The vote by the 28-member conference committee late Monday sends the bill to the full House and Senate, where approval is expected later this week. The bill is intended to help veterans avoid long waits for health care, hire more doctors and nurses to treat them, and make it easier to fire executives at the VA.

The measure includes $10 billion in emergency spending to help veterans who can't get prompt appointments with VA doctors to obtain outside care; $5 billion to hire doctors, nurses and other medical staff; and about $1.5 billion to lease 27 new clinics across the country.

The action comes as the Senate is set to vote Tuesday to confirm former Procter & Gamble CEO Robert McDonald as the new VA secretary, replacing Acting Secretary Sloan Gibson.

Lawmakers hope to send the VA reform bill to the president later this week.

Florida Rep. Jeff Miller, who chairs the House Veterans Affairs Committee, and Sen. Bernie Sanders, I-Vt., who chairs the Senate panel, say the bill will require about $12 billion in new spending after accounting for about $5 billion in unspecified spending cuts from the VA's budget.

Despite the steep cost, Miller said he is confident he can sell the bill to fellow Republicans, including tea party members.

"Taking care of our veterans is not an inexpensive proposition, and our members understand that," Miller said Monday. "The VA has caused this problem and one of the ways that we can help solve it is to give veterans a choice, a choice to stay in the system or a choice to go out of the system" to get government-paid health care from a private doctor.

Pressed on the point by reporters, Miller said there will be "an educational process that will have to take place" before the House votes on the compromise plan later this week. "Obviously some of our members will need a little more educating than others."

Rep. Tim Huelskamp., R-Kan., a tea party favorite and a member of the House veterans panel, said "throwing money at the VA won't solve their problem," adding that "a fundamental change in culture and real leadership from the president on down is the only way to provide the quality, timely care our veterans deserve."
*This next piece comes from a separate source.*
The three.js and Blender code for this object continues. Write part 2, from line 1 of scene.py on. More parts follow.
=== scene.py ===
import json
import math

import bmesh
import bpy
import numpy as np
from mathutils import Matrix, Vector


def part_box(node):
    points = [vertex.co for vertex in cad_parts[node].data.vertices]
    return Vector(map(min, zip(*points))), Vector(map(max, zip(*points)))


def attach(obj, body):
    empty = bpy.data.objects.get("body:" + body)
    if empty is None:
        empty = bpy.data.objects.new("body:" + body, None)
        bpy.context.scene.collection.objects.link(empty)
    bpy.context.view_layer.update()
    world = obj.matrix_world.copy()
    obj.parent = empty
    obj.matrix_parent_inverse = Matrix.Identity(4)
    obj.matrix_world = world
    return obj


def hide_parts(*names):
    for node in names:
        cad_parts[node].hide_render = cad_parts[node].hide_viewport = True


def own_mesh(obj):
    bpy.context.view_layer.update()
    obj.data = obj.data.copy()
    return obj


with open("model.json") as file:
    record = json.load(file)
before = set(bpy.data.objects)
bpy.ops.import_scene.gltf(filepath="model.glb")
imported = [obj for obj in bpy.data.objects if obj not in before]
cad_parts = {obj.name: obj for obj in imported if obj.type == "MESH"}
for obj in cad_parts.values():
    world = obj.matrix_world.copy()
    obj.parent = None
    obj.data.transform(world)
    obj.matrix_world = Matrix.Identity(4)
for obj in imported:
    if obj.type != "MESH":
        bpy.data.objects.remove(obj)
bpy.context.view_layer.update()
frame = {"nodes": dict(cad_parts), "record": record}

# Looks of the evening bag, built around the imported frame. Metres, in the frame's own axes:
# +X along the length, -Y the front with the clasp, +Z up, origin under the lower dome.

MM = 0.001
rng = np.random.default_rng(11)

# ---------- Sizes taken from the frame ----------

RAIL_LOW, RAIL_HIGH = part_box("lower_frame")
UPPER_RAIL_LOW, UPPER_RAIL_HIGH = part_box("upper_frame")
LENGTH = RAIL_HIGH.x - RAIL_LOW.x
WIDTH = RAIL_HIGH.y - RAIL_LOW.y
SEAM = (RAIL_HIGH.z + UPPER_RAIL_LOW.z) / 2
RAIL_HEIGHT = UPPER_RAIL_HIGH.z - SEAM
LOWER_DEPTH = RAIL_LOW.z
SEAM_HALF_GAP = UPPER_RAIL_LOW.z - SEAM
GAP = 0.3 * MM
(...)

Sanders, for his part, said funding for veterans should be considered as a cost of war, paid for through emergency spending.

"Planes and tanks and guns are a cost of war. So is taking care of the men and women who fight our battles," he said.
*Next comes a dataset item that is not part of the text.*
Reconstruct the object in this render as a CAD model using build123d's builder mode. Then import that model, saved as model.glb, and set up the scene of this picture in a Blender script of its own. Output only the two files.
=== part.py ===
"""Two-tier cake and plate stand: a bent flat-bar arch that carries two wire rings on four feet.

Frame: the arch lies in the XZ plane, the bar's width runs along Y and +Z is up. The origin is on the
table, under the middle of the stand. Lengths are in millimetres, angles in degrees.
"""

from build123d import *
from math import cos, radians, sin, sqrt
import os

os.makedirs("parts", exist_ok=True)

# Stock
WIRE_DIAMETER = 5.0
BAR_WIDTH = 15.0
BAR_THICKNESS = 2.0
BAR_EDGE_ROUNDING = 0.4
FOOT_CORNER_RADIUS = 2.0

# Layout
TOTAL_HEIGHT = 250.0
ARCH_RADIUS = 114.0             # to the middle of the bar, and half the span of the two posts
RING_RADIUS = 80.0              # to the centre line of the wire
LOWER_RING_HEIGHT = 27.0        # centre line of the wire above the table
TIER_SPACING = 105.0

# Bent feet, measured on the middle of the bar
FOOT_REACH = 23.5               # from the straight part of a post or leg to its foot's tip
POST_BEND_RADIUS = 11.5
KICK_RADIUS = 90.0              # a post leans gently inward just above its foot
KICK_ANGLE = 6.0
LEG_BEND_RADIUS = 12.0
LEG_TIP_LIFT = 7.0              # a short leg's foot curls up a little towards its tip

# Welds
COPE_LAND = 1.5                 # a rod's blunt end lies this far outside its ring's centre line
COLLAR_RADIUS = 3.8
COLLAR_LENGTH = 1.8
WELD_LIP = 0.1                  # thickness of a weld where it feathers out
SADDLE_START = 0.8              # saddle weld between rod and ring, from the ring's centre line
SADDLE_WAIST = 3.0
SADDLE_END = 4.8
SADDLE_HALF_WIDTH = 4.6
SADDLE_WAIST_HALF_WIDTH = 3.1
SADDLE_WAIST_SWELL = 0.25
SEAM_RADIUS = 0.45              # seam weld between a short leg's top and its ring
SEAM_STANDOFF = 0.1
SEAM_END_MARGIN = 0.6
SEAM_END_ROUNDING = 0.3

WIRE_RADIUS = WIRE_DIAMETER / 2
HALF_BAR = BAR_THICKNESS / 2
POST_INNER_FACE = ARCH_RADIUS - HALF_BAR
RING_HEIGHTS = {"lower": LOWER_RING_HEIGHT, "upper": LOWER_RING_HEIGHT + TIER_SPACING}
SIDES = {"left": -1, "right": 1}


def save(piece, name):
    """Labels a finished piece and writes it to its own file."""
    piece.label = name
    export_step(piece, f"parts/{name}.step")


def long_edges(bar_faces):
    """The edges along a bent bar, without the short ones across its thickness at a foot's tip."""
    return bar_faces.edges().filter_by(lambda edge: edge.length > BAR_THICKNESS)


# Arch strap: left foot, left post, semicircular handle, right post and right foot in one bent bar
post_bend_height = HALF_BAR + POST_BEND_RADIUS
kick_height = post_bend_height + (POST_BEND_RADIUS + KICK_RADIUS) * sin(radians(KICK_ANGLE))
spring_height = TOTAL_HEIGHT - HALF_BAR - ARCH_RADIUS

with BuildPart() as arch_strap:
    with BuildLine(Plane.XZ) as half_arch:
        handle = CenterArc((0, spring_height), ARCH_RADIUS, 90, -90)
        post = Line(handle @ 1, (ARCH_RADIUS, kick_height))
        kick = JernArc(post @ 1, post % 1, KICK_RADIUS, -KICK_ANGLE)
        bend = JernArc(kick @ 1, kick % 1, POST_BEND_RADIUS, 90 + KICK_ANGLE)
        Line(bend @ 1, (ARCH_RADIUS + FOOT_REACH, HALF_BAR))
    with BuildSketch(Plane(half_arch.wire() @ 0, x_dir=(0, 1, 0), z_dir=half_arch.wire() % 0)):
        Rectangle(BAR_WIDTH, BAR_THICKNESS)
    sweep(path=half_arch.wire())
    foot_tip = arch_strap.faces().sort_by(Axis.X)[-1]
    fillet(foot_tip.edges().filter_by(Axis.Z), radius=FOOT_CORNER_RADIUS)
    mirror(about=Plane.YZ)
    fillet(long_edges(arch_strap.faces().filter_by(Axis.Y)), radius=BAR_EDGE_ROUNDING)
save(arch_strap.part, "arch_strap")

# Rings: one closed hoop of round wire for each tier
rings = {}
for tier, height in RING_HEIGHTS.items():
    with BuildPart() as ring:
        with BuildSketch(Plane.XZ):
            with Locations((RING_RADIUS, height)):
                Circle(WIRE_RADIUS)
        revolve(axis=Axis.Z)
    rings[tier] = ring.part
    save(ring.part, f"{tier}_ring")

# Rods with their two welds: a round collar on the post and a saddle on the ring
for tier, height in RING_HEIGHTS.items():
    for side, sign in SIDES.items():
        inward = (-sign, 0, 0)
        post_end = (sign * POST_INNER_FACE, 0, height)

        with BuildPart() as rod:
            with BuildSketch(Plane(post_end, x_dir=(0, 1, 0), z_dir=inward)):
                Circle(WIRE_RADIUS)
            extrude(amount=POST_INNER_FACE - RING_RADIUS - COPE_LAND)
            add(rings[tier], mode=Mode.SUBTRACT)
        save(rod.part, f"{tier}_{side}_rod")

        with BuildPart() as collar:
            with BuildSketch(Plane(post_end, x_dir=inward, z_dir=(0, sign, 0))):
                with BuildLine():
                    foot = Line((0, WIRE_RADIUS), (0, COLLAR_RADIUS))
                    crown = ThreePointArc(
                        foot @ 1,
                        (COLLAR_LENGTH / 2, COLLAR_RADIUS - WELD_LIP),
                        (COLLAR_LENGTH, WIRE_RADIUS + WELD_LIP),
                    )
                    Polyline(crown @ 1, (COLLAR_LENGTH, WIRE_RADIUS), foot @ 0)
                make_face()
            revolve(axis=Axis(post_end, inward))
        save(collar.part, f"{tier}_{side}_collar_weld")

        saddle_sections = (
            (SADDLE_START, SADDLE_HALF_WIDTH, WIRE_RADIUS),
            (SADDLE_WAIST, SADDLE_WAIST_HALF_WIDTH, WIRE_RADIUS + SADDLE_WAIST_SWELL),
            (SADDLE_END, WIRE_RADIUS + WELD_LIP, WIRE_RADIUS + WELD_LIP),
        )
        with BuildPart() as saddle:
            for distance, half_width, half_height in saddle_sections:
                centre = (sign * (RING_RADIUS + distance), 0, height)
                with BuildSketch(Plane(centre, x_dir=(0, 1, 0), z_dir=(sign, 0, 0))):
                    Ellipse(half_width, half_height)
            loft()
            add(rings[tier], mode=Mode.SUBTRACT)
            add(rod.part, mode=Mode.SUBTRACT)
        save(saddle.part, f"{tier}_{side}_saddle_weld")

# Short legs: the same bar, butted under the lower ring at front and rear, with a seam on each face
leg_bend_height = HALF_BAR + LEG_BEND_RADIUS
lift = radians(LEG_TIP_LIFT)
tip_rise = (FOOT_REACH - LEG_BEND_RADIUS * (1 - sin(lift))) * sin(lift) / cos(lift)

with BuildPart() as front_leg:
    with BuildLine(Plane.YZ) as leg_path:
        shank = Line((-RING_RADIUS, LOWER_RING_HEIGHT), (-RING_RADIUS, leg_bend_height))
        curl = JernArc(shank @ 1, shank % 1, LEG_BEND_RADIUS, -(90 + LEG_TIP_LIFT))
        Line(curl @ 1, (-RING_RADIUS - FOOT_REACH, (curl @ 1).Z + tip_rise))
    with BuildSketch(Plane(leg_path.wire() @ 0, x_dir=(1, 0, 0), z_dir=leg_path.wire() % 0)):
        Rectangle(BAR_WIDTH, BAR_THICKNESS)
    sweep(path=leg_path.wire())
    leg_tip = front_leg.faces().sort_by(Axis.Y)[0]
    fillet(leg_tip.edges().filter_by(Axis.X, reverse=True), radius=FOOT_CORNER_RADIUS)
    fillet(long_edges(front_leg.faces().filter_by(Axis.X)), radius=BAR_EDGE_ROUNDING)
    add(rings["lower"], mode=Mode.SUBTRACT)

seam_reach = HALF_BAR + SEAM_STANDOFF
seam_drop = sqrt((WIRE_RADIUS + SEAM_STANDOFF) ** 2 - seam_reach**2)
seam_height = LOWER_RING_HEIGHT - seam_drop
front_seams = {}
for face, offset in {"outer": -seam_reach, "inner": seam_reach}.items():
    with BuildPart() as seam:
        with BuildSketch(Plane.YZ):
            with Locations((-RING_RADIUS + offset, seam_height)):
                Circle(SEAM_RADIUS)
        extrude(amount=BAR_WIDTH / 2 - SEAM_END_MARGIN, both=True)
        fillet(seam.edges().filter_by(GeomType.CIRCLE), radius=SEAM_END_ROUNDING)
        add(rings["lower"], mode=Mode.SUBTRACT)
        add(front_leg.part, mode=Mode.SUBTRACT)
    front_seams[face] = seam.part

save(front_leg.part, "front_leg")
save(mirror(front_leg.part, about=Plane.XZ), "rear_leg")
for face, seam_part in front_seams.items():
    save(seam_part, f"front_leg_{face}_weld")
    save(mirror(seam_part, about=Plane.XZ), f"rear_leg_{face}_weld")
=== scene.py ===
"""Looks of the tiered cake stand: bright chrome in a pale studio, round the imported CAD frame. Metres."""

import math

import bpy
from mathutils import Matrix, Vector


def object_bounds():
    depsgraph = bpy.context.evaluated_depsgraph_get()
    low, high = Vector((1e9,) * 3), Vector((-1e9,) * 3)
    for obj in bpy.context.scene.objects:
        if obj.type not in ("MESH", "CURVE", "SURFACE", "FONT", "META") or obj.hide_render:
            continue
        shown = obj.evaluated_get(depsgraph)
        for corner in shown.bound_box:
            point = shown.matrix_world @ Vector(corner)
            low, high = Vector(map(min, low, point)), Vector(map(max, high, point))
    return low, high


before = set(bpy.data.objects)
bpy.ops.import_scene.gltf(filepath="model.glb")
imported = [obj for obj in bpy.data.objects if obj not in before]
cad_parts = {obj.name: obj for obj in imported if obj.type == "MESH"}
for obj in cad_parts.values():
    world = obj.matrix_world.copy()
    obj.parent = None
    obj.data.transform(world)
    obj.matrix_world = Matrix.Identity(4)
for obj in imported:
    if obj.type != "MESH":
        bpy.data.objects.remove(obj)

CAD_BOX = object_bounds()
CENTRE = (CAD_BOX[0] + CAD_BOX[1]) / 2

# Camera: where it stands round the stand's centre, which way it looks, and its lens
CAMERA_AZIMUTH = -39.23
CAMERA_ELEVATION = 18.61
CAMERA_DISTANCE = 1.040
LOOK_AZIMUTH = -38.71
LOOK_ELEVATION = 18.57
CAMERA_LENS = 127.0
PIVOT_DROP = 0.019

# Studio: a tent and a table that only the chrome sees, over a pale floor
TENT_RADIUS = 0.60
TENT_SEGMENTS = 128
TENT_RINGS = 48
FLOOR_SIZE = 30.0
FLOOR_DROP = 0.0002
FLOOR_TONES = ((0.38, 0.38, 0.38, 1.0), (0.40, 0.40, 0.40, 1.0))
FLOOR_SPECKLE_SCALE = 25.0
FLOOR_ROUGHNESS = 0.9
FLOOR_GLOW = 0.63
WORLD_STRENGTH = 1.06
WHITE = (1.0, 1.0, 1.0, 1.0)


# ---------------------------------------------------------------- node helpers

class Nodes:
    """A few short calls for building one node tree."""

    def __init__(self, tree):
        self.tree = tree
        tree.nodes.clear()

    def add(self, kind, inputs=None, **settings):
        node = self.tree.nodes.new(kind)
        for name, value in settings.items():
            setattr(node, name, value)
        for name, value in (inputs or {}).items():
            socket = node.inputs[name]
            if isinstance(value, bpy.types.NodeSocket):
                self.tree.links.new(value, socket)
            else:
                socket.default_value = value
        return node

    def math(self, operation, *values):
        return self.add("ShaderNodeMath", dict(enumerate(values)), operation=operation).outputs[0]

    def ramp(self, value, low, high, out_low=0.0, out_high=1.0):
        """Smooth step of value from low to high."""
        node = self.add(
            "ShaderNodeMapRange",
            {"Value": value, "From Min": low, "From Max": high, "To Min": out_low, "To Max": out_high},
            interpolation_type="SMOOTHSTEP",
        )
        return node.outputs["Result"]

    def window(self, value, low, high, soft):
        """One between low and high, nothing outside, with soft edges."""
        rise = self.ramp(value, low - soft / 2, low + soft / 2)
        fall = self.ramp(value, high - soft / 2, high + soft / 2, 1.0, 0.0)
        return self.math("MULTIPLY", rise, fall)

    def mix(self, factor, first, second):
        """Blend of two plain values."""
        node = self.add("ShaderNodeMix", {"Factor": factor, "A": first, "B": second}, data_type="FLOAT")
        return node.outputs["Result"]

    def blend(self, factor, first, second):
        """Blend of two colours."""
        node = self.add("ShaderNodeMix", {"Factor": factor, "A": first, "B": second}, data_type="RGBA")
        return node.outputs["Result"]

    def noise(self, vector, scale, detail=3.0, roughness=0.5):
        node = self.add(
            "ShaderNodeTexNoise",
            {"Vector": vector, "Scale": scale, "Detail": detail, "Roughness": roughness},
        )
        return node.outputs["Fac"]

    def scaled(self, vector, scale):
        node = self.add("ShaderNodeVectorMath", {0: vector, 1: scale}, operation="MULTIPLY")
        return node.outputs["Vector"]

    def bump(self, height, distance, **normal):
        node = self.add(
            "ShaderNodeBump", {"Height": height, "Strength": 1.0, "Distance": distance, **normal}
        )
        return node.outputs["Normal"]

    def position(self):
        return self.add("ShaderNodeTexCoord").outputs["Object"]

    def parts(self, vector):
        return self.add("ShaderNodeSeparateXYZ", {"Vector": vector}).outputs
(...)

Miller and Sanders both predicted passage of the bill by the end of the week, when Congress is set to leave town for a five-week recess.
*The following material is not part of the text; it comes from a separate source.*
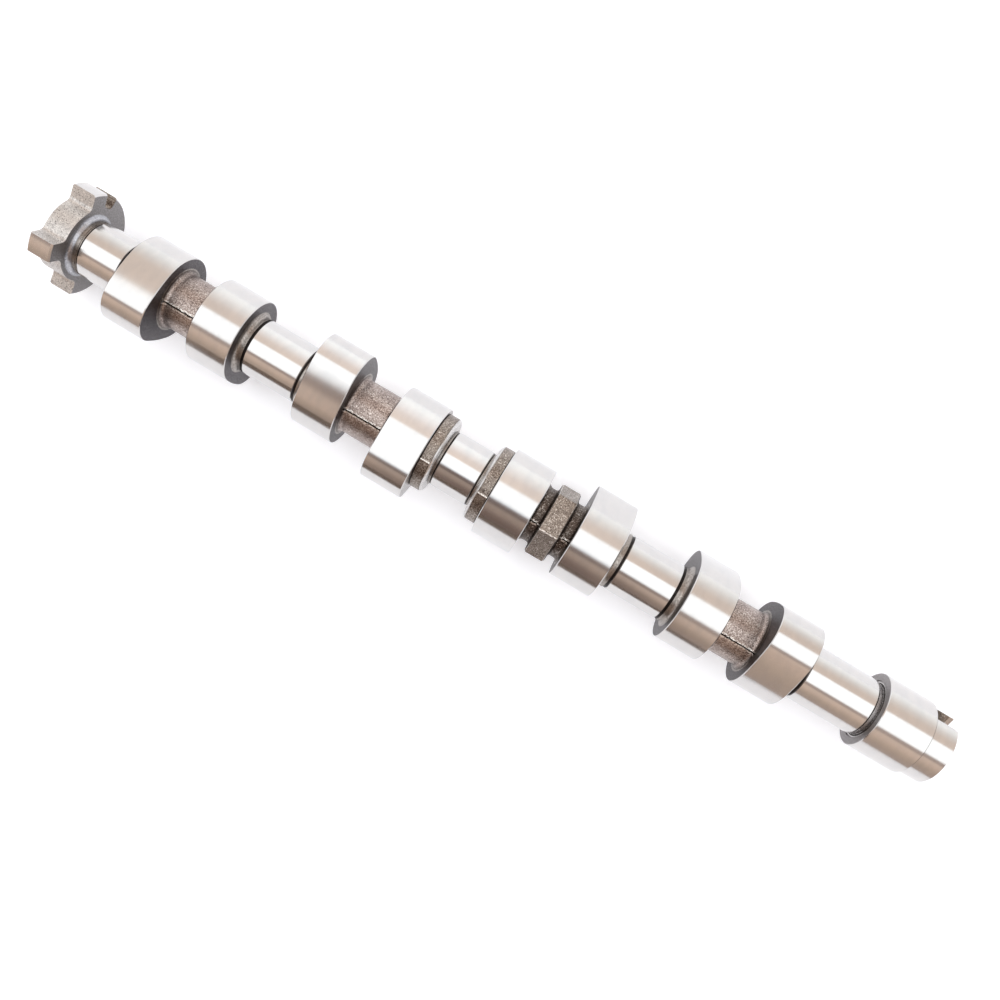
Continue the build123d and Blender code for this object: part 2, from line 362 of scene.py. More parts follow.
GROUND = ground_iron("ground_iron_journal", "C7C7C7", "CCCBCA", 0.17)
LOBE_FLANK = ground_iron("ground_iron_lobe", "C6C6C6", "CBCAC9", 0.19)
LOBE_FACE = turned_iron("turned_iron_lobe_face", "4E4B4E", "6A676A", 0.38, 0.02)
LIGHT_FACE = turned_iron("turned_iron_light_face", "A19E9E", "B8B5B5", 0.3, 0.02)
BEARING_FACE = turned_iron("turned_iron_bearing_face", "8F8C8D", "A9A6A7", 0.5, 0.02)
WHEEL_FACE = turned_iron("turned_iron_wheel_face", "827F80", "999797", 0.5, 0.02)
WHEEL_NECK = turned_iron("turned_iron_wheel_neck", "8E8F94", "B9BABF", 0.3, 0.03)
# Near-black iron as painted shade: in grooves beside the journals, on a ring of the bearing's end and on the
# chamfer at the nose's step.
GROOVE = turned_iron("turned_iron_painted_shade", "1F1C1B", "332F2D", 0.45, 0.03)
# Near-black iron as painted shadow in the open parting seams and in the ring where a collar meets its lobe.
SEAM = turned_iron("painted_shadow_in_seam", "120F0E", "1E1A18", 0.6, 0.03)
RELIEF = turned_iron("turned_iron_relief", "77716C", "A7A19C", 0.3, 0.02)
SHOULDER = turned_iron("turned_iron_shoulder", "B5B3B3", "D2D0CF", 0.27, 0.01)
# The cores' skin gets painted shade up the rounds into the lobe faces.
ROUGH = cast_iron("cast_iron_core", "7A6E69", "B0A39D", 0.35, 0.08, shaded_rounds=True)
# Darker cast skin of the collars, hexagon and key slot; on the sides of the wheel's narrow notch it is
# painted shade.
ROUGH_DARK = cast_iron("cast_iron_collar_hexagon_and_notch_shade", "675E57", "9A9189", 0.37, 0.08)
# Darkest cast skin as painted shade, on the core beside the hexagon and in the hexagon's roots.
ROUGH_SHADE = cast_iron("cast_iron_painted_shade_beside_hexagon", "3E3630", "6A605A", 0.42, 0.09)
ROUGH_WHEEL = cast_iron("cast_iron_wheel", "B0ADAB", "CECBC8", 0.5, 0.03)
FETTLED = cast_iron("fettled_iron_parting_line", "B8B2AC", "F0EDE9", 0.34, 0.06)


# ---------------------------------------------------------------- mesh building

def lying(x, along, across, angle=0.0):
    """Point in metres from a section point: along and across are turned by angle and the pose."""
    turn = radians(LYING_ANGLE + angle)
    y = along * cos(turn) - across * sin(turn)
    z = along * sin(turn) + across * cos(turn)
    return Vector((x * MM, y * MM, z * MM))


def make_piece(name, mesh, materials, sharp_angle):
    for material in materials:
        mesh.materials.append(material)
    mesh.shade_smooth()
    mesh.set_sharp_from_angle(angle=radians(sharp_angle))
    piece = bpy.data.objects.new(name, mesh)
    bpy.context.scene.collection.objects.link(piece)
    return piece


def loft_piece(name, rings, slots, materials, sharp_angle=SHARP_ANGLE):
    """Closed skin over rings of equal length. slots gives the first cap's material, then one for
    each band between rings, then the last cap's. A slot can be a list with one for each side."""
    work = bmesh.new()
    loops = [[work.verts.new(point) for point in ring] for ring in rings]
    count = len(rings[0])
    for band, (near, far) in enumerate(zip(loops, loops[1:])):
        slot = slots[band + 1]
        for i in range(count):
            j = (i + 1) % count
            face = work.faces.new((near[i], near[j], far[j], far[i]))
            face.material_index = slot[i] if isinstance(slot, list) else slot
    for loop, slot in ((loops[0][::-1], slots[0]), (loops[-1], slots[-1])):
        face = work.faces.new(loop)
        face.material_index = slot
    bmesh.ops.recalc_face_normals(work, faces=work.faces)
    mesh = bpy.data.meshes.new(name)
    work.to_mesh(mesh)
    work.free()
    return make_piece(name, mesh, materials, sharp_angle)


def turned_piece(name, stations, materials, segments=TURNED_SEGMENTS):
    """Turned length from (x, radius, slot) stations; a slot belongs to the band that starts there."""
    rings = []
    for x, radius, _ in stations:
        turns = [2 * pi * i / segments for i in range(segments)]
        rings.append([lying(x, radius * cos(turn), radius * sin(turn)) for turn in turns])
    slots = [stations[0][2]] + [slot for _, _, slot in stations[:-1]] + [stations[-1][2]]
    return loft_piece(name, rings, slots, materials)


def arc_stations(face, direction, radius, fillet):
    """Stations of a concave quarter round, from the face down to a neck of that radius."""
    stations = []
    for i in range(ROUND_STEPS + 1):
        turn = pi / 2 * i / ROUND_STEPS
        x = face + direction * fillet * (1 - cos(turn))
        r = radius + fillet * (1 - sin(turn))
        stations.append((x, r, 0))
    return stations


def cut(piece, cutter):
    """Cuts the cutter's shape out of the piece and removes the cutter."""
    modifier = piece.modifiers.new("cut", "BOOLEAN")
    modifier.operation = "DIFFERENCE"
    modifier.solver = "EXACT"
    modifier.material_mode = "TRANSFER"
    modifier.object = cutter
    graph = bpy.context.evaluated_depsgraph_get()
    result = bpy.data.meshes.new_from_object(piece.evaluated_get(graph))
    piece.modifiers.clear()
    old_mesh = piece.data
    piece.data = result
    piece.data.name = piece.name
    piece.data.set_sharp_from_angle(angle=radians(SHARP_ANGLE))
    bpy.data.meshes.remove(old_mesh)
    bpy.data.objects.remove(cutter)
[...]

If approved by Congress and signed by President Barack Obama, the veterans' bill would be one of the few significant bills signed into law this year.

White House press secretary Josh Earnest said Obama welcomes the bipartisan deal as "much-needed reforms that need to be implemented."

The White House is especially pleased that the bill includes emergency spending "to provide VA the additional resources necessary to deliver timely, high-quality care to veterans through a strengthened VA system," Earnest said.

The VA has been rocked by reports of patients dying while awaiting treatment and mounting evidence that workers falsified or omitted appointment schedules to mask frequent, long delays. The resulting election-year firestorm forced VA Secretary Eric Shinseki to resign in late May.

The compromise measure would require the VA to pay private doctors to treat qualifying veterans who can't get prompt appointments at the VA's nearly 1,000 hospitals and outpatient clinics, or those who live at least 40 miles from one of them. Only veterans who are enrolled in VA care as of Aug. 1 or live at least 40 miles away would be eligible to get outside care.

The proposed restrictions are important in controlling costs for the program. Congressional budget analysts had projected that tens of thousands of veterans who currently are not treated by the VA would likely seek VA care if they could see a private doctor paid for by the government.